Studio album by Zach Bryan
- Released: August 24, 2019
- Recorded: 2019
- Studio: Airbnb rental, Jacksonville, Florida
- Genre: Country
- Length: 38:49
- Label: Belting Bronco
- Producer: Leo Alba

Zach Bryan chronology
|  | DeAnn (2019) | Elisabeth (2020) |

= DeAnn =

DeAnn is the debut studio album by American singer-songwriter Zach Bryan, released on August 24, 2019, through Belting Bronco. The album is named after Bryan's mother, who died in 2016. The album first charted in 2021 and debuted on the US Billboard 200 in 2023, following Bryan's increased profile and chart successes in 2022.

==Content==
The album was recorded at an Airbnb in Jacksonville, Florida, where Bryan was stationed at the time in the US Navy. It was produced by Leo Alba and included contributions from Bryan's friends.

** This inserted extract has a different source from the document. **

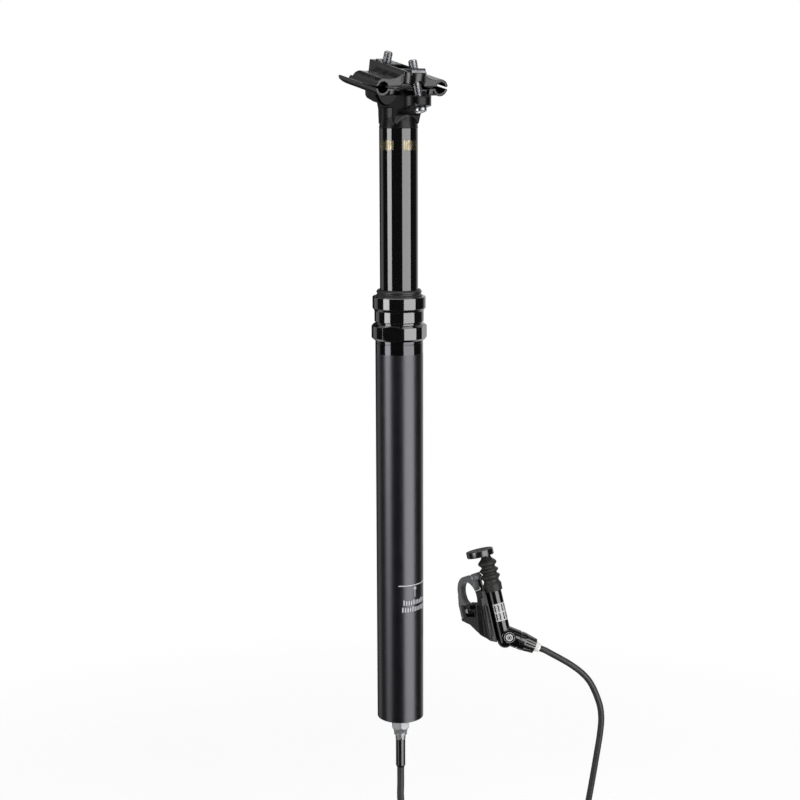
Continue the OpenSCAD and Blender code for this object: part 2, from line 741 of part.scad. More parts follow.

Mattresses were placed around the walls "to improve the sound". A 2023 assessment by Stereogums Rachel Brodsky described it as "bare-bones as it gets, with Bryan recording in AirBnBs with just himself and a guitar".

==Track listing==

DeAnn track listing
| No. | Title | Length |
|---|---|---|
| 1. | "Flying or Crying" | 2:49 |
| 2. | "Hope Again" | 3:01 |
| 3. | "God Speed" | 4:13 |
| 4. | "Don't Give Up on Me" | 3:23 |
| 5. | "Doing Fine" | 3:04 |
| 6. | "Letting Someone Go" | 3:59 |
| 7. | "Shivers Down Spines" | 3:00 |
| 8. | "Snow" | 2:58 |
| 9. | "Man Thats Never Known You" | 3:05 |
| 10. | "Moon in Oklahoma" | 2:59 |
| 11. | "Condemned" | 2:54 |
| 12. | "Sweet DeAnn" | 3:24 |
| Total length: |  | 38:49 |

==Charts==

Chart performance for DeAnn
| Chart (2023) | Peak position |
|---|---|
| US Billboard 200 | 167 |
| US Americana/Folk Albums (Billboard) | 6 |
| US Top Rock Albums (Billboard) | 31 |

==Certifications==

Certifications for DeAnn
| Region | Certification | Certified units/sales |
| Canada (Music Canada) | Platinum | 80,000^{‡} |
| United States (RIAA) | Gold | 500,000^{‡} |
^{‡} Sales+streaming figures based on certification alone.